You don't need 22x headway 10Ah to have 72v 150Ah...... you need 330 cells!!!!!

You range of 80 miles seem imposible to reach.....

I have a good exemple for you : 
http://www.diyelectriccar.com/forums/showthread.php/suzuki-drz-sm-2005-electric-48239.html

I put cells at many place, but I only have 90 cells on the bike. That give to me aproximatively 30 miles at 35 MPH of average speed.


----------



## Harold in CR (Sep 8, 2008)

Have you looked into the Motorcycle hub motor ?? That would give you room for more batteries inside the frame.

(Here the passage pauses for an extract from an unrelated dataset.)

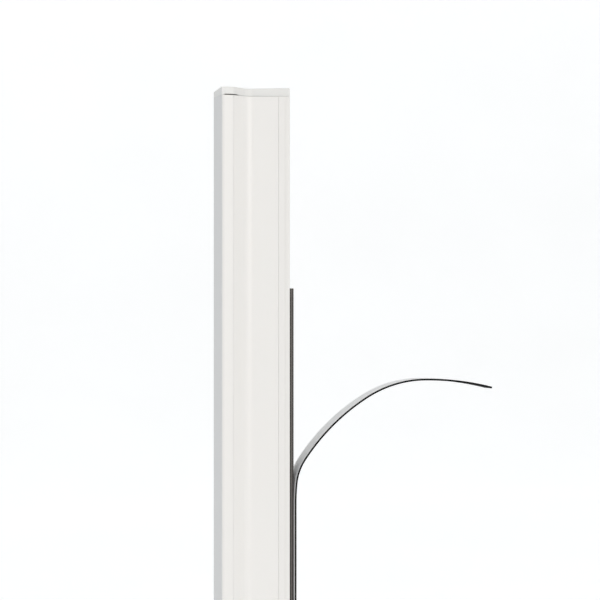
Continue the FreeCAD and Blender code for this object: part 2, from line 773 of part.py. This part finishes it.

Also, allow for regen braking for a LITTLE extra range ??


----------



## aflores (Nov 21, 2010)

> can't help with the motorcycle but be cautious of Headway Headquarters.


I only used the link as an example, thanks for the warning though! I'm trying to source everything out from European countries, as the cost of importing expensive parts will be really high.



> You don't need 22x headway 10Ah to have 72v 150Ah...... you need 330 cells!!!!!


Oh, please, can you explain to me how do I do those calculations? I thought it was strange to have so few batteries. I had seen your thread and you made an awesome bike!



> Have you looked into the Motorcycle hub motor ?? That would give you room for more batteries inside the frame. Also, allow for regen braking for a LITTLE extra range ??


I haven't found a hub motor that fit what I want. Most are only 48v, and I wanted at least 72v for efficiency, and those who are 72v or more have really low Kw and most have a mph max of about 25-35! Regen braking is something I want to use, as I even though of putting up some solar panels, but I read around here that they can make the whole system even heavier.

Keep the comments coming!

Btw, Before I though about Lifepo4, I was thinking about using lipo's, but from what I could search in several stores, a 20c battery will have a high voltage and a low Ah rating, so, can I have a sum of batteries that will have a higher voltage than the motor or controller?

Thanks


----------



## Harold in CR (Sep 8, 2008)

If you haven't seen this, click the link. He tested the design on a race track. Can do well over 30MPH. 

http://www.enertrac.net/product.php


----------